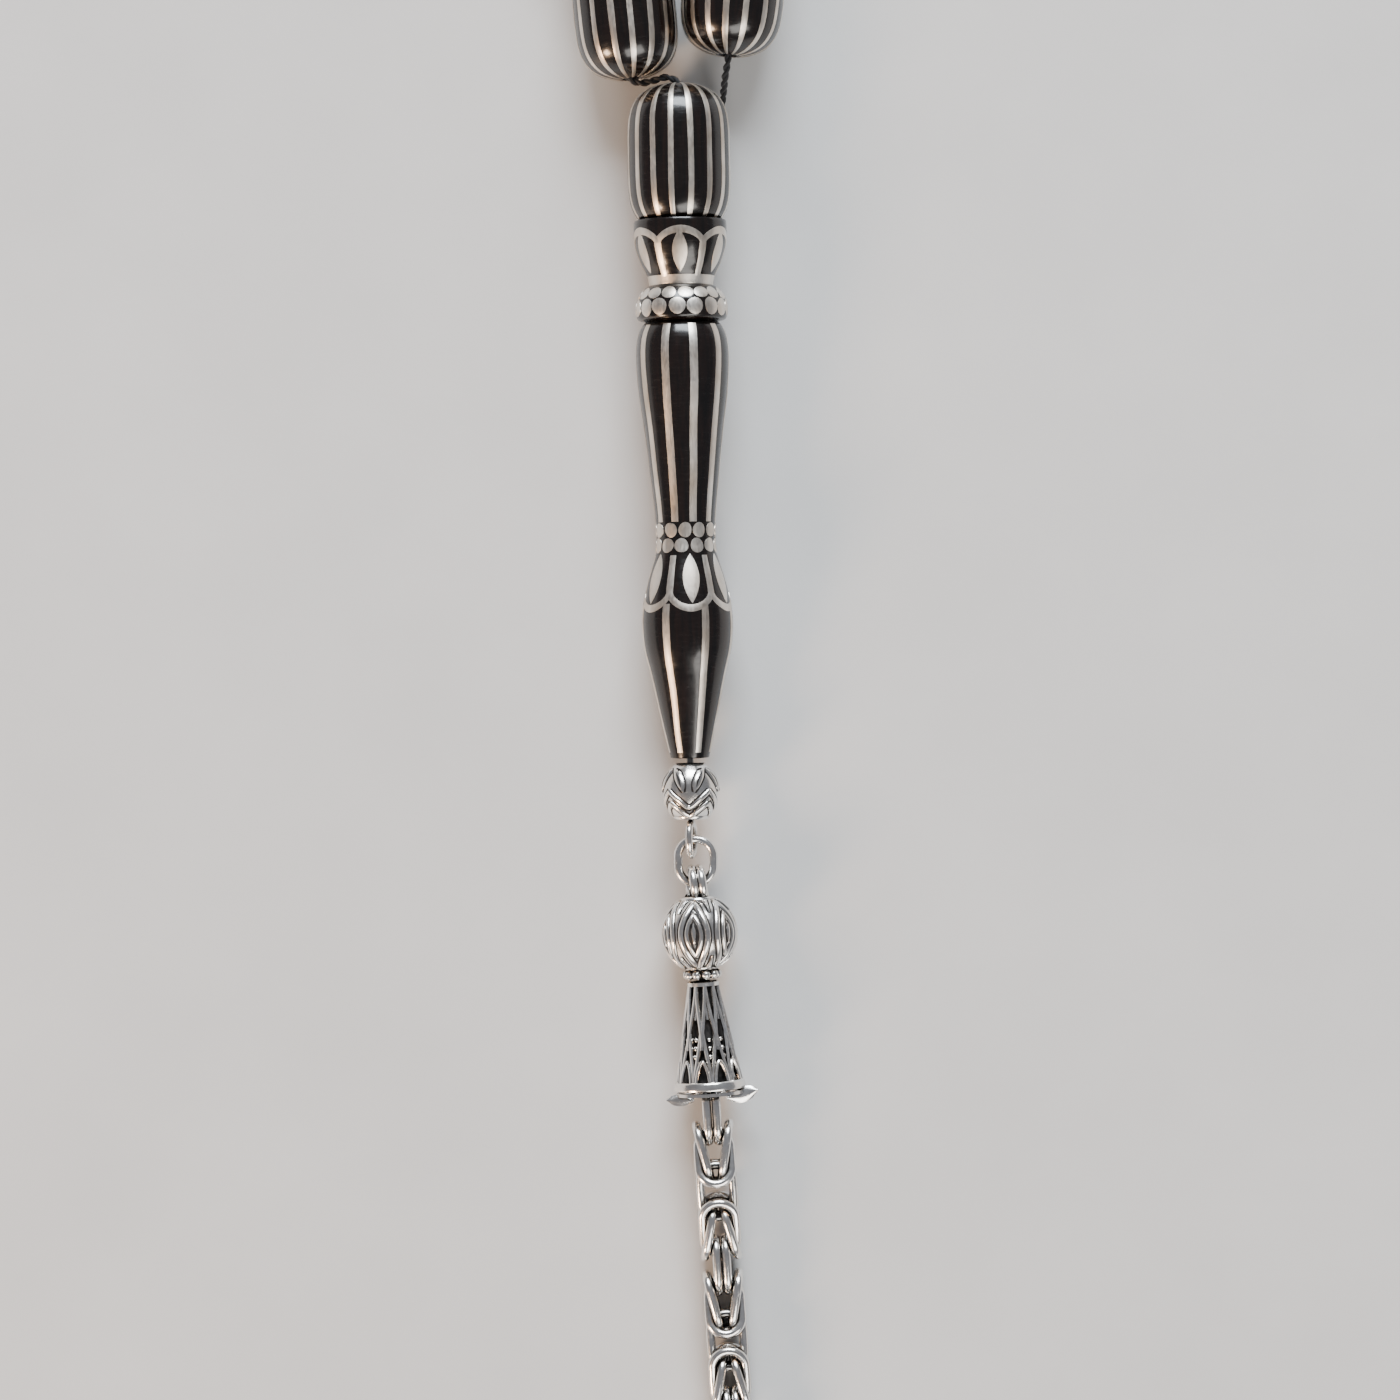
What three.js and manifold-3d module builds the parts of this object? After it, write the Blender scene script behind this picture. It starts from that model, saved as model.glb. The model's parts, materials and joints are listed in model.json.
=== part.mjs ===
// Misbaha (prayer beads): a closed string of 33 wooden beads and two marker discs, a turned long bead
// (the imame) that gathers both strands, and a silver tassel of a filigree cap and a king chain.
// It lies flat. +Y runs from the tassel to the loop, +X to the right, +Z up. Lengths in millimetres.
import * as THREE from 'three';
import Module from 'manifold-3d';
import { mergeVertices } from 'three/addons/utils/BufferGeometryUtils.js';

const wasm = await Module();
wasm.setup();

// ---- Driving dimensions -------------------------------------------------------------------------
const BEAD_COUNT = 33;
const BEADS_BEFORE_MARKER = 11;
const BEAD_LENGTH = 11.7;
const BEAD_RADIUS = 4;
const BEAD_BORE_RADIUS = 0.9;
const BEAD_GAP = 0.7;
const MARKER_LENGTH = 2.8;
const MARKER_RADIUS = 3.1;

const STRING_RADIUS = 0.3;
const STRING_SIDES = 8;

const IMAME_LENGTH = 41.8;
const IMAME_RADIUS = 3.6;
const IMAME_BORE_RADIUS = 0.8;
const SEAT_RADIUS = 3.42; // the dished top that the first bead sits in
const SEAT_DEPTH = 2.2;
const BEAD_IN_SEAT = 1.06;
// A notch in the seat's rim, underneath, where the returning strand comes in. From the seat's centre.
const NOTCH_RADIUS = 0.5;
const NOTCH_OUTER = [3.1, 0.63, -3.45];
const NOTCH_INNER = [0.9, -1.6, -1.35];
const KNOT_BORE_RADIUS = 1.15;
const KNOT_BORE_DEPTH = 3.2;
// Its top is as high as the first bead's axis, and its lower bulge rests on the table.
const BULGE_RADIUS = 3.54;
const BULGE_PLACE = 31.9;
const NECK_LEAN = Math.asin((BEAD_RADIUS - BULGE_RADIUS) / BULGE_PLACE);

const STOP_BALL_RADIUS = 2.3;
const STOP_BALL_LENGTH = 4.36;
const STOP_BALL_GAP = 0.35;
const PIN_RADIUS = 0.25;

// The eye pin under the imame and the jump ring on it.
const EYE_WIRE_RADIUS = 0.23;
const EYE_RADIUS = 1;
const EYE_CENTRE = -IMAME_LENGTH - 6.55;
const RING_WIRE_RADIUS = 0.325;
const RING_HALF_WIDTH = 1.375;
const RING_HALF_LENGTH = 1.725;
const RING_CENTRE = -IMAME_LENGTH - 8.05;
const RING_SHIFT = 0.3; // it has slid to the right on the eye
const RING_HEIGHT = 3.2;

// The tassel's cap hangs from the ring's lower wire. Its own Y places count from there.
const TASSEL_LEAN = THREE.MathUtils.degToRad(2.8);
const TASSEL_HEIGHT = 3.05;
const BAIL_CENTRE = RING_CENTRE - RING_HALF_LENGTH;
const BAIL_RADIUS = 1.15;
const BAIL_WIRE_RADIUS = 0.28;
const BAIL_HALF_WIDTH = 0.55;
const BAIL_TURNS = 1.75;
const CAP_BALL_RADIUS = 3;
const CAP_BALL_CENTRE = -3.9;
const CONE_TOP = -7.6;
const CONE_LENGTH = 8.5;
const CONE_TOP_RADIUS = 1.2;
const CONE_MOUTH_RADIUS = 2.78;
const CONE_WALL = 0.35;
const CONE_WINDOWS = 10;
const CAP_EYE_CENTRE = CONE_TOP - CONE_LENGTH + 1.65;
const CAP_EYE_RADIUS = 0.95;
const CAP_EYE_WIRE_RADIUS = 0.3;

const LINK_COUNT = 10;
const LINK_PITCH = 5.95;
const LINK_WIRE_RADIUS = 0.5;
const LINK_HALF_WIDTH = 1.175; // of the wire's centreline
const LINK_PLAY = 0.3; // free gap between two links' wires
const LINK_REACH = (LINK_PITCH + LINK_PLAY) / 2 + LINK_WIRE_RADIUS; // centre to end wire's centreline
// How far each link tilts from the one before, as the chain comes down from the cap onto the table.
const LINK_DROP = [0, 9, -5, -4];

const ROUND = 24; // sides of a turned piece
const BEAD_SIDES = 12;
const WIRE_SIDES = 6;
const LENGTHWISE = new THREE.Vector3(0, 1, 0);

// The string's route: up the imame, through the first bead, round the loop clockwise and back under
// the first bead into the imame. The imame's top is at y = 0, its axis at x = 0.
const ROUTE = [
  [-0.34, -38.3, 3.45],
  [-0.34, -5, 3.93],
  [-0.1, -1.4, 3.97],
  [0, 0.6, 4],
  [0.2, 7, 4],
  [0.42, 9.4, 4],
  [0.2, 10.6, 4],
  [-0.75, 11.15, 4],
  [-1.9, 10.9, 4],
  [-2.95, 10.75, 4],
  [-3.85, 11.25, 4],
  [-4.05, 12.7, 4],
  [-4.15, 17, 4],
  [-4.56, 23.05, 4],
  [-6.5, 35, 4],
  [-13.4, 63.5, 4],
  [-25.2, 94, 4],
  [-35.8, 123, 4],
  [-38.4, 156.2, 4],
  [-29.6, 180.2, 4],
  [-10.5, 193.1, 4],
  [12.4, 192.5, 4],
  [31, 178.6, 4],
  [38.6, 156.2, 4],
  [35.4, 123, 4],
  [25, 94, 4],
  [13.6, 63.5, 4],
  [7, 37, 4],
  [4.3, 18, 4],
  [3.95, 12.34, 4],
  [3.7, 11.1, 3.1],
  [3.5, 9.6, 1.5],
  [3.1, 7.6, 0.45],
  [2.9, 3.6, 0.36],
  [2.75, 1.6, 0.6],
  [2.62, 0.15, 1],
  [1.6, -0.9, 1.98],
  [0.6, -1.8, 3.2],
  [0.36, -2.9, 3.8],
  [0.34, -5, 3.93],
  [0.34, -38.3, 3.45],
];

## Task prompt
Take the data above and return it exactly.

## Response to this exercise
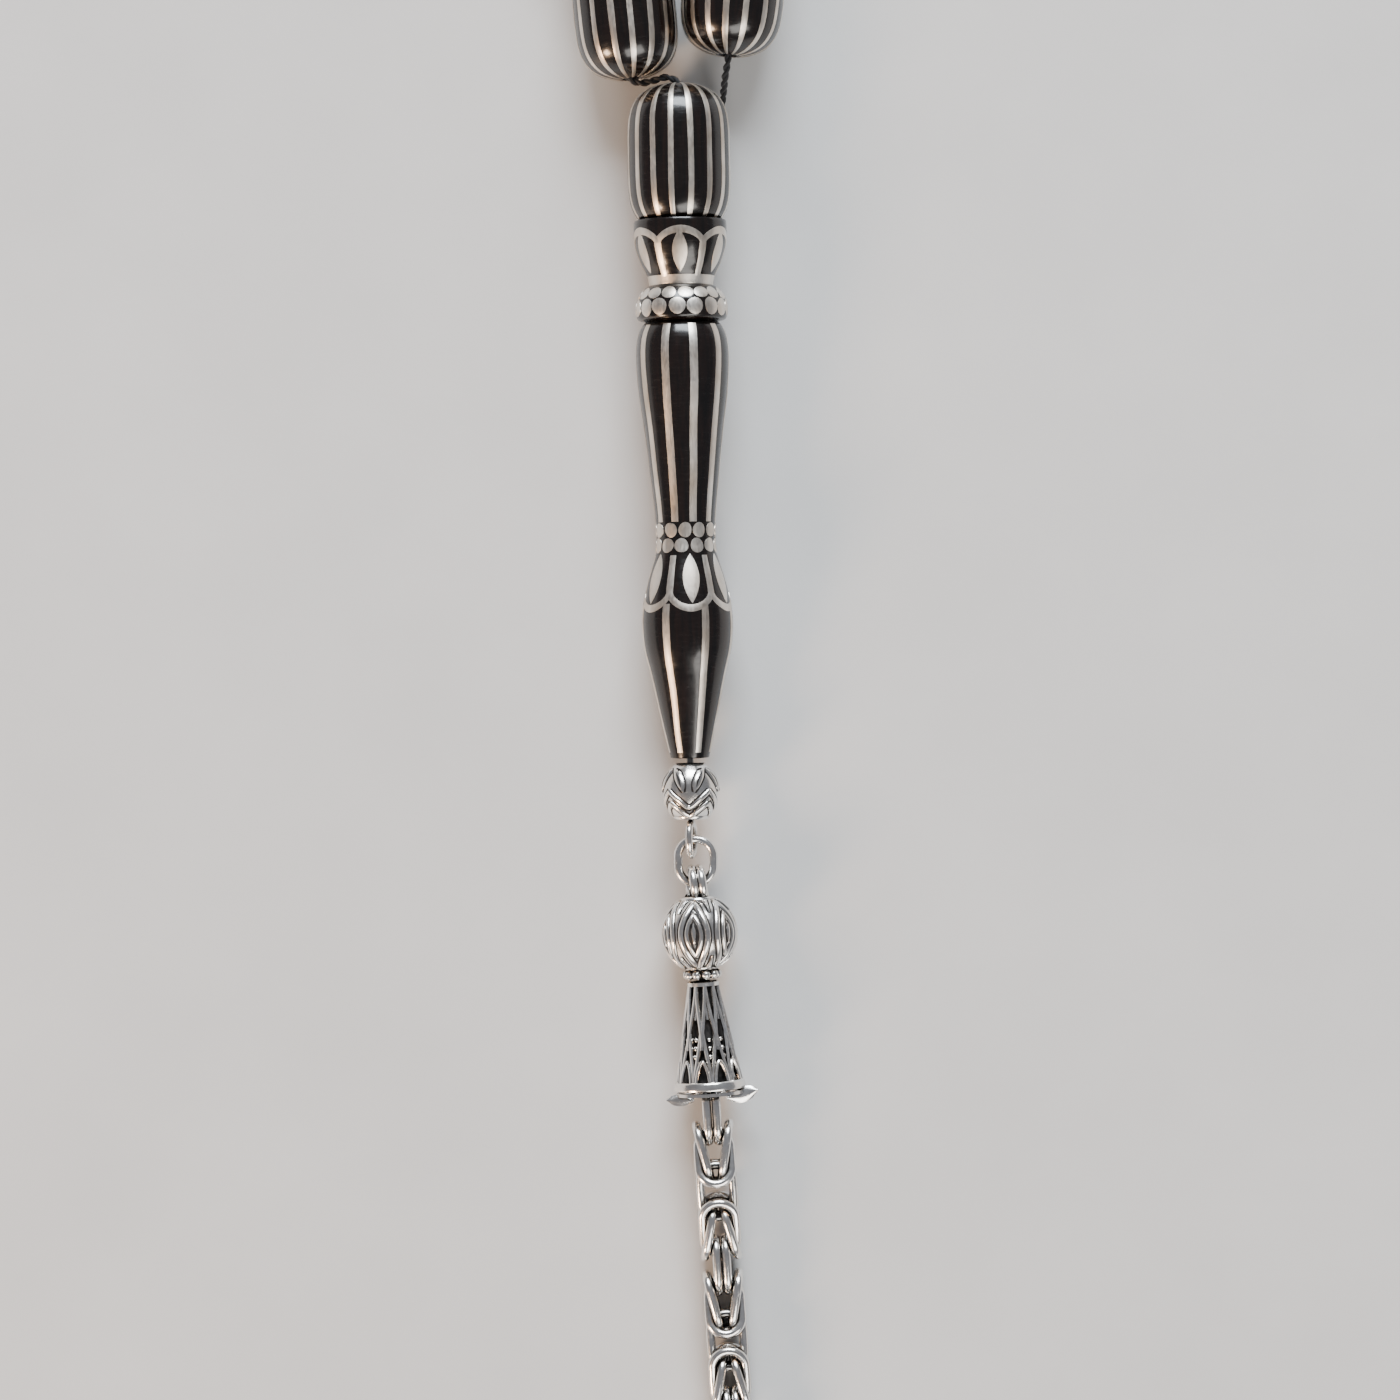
What three.js and manifold-3d module builds the parts of this object? After it, write the Blender scene script behind this picture. It starts from that model, saved as model.glb. The model's parts, materials and joints are listed in model.json.
=== part.mjs ===
// Misbaha (prayer beads): a closed string of 33 wooden beads and two marker discs, a turned long bead
// (the imame) that gathers both strands, and a silver tassel of a filigree cap and a king chain.
// It lies flat. +Y runs from the tassel to the loop, +X to the right, +Z up. Lengths in millimetres.
import * as THREE from 'three';
import Module from 'manifold-3d';
import { mergeVertices } from 'three/addons/utils/BufferGeometryUtils.js';

const wasm = await Module();
wasm.setup();

// ---- Driving dimensions -------------------------------------------------------------------------
const BEAD_COUNT = 33;
const BEADS_BEFORE_MARKER = 11;
const BEAD_LENGTH = 11.7;
const BEAD_RADIUS = 4;
const BEAD_BORE_RADIUS = 0.9;
const BEAD_GAP = 0.7;
const MARKER_LENGTH = 2.8;
const MARKER_RADIUS = 3.1;

const STRING_RADIUS = 0.3;
const STRING_SIDES = 8;

const IMAME_LENGTH = 41.8;
const IMAME_RADIUS = 3.6;
const IMAME_BORE_RADIUS = 0.8;
const SEAT_RADIUS = 3.42; // the dished top that the first bead sits in
const SEAT_DEPTH = 2.2;
const BEAD_IN_SEAT = 1.06;
// A notch in the seat's rim, underneath, where the returning strand comes in. From the seat's centre.
const NOTCH_RADIUS = 0.5;
const NOTCH_OUTER = [3.1, 0.63, -3.45];
const NOTCH_INNER = [0.9, -1.6, -1.35];
const KNOT_BORE_RADIUS = 1.15;
const KNOT_BORE_DEPTH = 3.2;
// Its top is as high as the first bead's axis, and its lower bulge rests on the table.
const BULGE_RADIUS = 3.54;
const BULGE_PLACE = 31.9;
const NECK_LEAN = Math.asin((BEAD_RADIUS - BULGE_RADIUS) / BULGE_PLACE);

const STOP_BALL_RADIUS = 2.3;
const STOP_BALL_LENGTH = 4.36;
const STOP_BALL_GAP = 0.35;
const PIN_RADIUS = 0.25;

// The eye pin under the imame and the jump ring on it.
const EYE_WIRE_RADIUS = 0.23;
const EYE_RADIUS = 1;
const EYE_CENTRE = -IMAME_LENGTH - 6.55;
const RING_WIRE_RADIUS = 0.325;
const RING_HALF_WIDTH = 1.375;
const RING_HALF_LENGTH = 1.725;
const RING_CENTRE = -IMAME_LENGTH - 8.05;
const RING_SHIFT = 0.3; // it has slid to the right on the eye
const RING_HEIGHT = 3.2;

// The tassel's cap hangs from the ring's lower wire. Its own Y places count from there.
const TASSEL_LEAN = THREE.MathUtils.degToRad(2.8);
const TASSEL_HEIGHT = 3.05;
const BAIL_CENTRE = RING_CENTRE - RING_HALF_LENGTH;
const BAIL_RADIUS = 1.15;
const BAIL_WIRE_RADIUS = 0.28;
const BAIL_HALF_WIDTH = 0.55;
const BAIL_TURNS = 1.75;
const CAP_BALL_RADIUS = 3;
const CAP_BALL_CENTRE = -3.9;
const CONE_TOP = -7.6;
const CONE_LENGTH = 8.5;
const CONE_TOP_RADIUS = 1.2;
const CONE_MOUTH_RADIUS = 2.78;
const CONE_WALL = 0.35;
const CONE_WINDOWS = 10;
const CAP_EYE_CENTRE = CONE_TOP - CONE_LENGTH + 1.65;
const CAP_EYE_RADIUS = 0.95;
const CAP_EYE_WIRE_RADIUS = 0.3;

const LINK_COUNT = 10;
const LINK_PITCH = 5.95;
const LINK_WIRE_RADIUS = 0.5;
const LINK_HALF_WIDTH = 1.175; // of the wire's centreline
const LINK_PLAY = 0.3; // free gap between two links' wires
const LINK_REACH = (LINK_PITCH + LINK_PLAY) / 2 + LINK_WIRE_RADIUS; // centre to end wire's centreline
// How far each link tilts from the one before, as the chain comes down from the cap onto the table.
const LINK_DROP = [0, 9, -5, -4];

const ROUND = 24; // sides of a turned piece
const BEAD_SIDES = 12;
const WIRE_SIDES = 6;
const LENGTHWISE = new THREE.Vector3(0, 1, 0);

// The string's route: up the imame, through the first bead, round the loop clockwise and back under
// the first bead into the imame. The imame's top is at y = 0, its axis at x = 0.
const ROUTE = [
  [-0.34, -38.3, 3.45],
  [-0.34, -5, 3.93],
  [-0.1, -1.4, 3.97],
  [0, 0.6, 4],
  [0.2, 7, 4],
  [0.42, 9.4, 4],
  [0.2, 10.6, 4],
  [-0.75, 11.15, 4],
  [-1.9, 10.9, 4],
  [-2.95, 10.75, 4],
  [-3.85, 11.25, 4],
  [-4.05, 12.7, 4],
  [-4.15, 17, 4],
  [-4.56, 23.05, 4],
  [-6.5, 35, 4],
  [-13.4, 63.5, 4],
  [-25.2, 94, 4],
  [-35.8, 123, 4],
  [-38.4, 156.2, 4],
  [-29.6, 180.2, 4],
  [-10.5, 193.1, 4],
  [12.4, 192.5, 4],
  [31, 178.6, 4],
  [38.6, 156.2, 4],
  [35.4, 123, 4],
  [25, 94, 4],
  [13.6, 63.5, 4],
  [7, 37, 4],
  [4.3, 18, 4],
  [3.95, 12.34, 4],
  [3.7, 11.1, 3.1],
  [3.5, 9.6, 1.5],
  [3.1, 7.6, 0.45],
  [2.9, 3.6, 0.36],
  [2.75, 1.6, 0.6],
  [2.62, 0.15, 1],
  [1.6, -0.9, 1.98],
  [0.6, -1.8, 3.2],
  [0.36, -2.9, 3.8],
  [0.34, -5, 3.93],
  [0.34, -38.3, 3.45],
];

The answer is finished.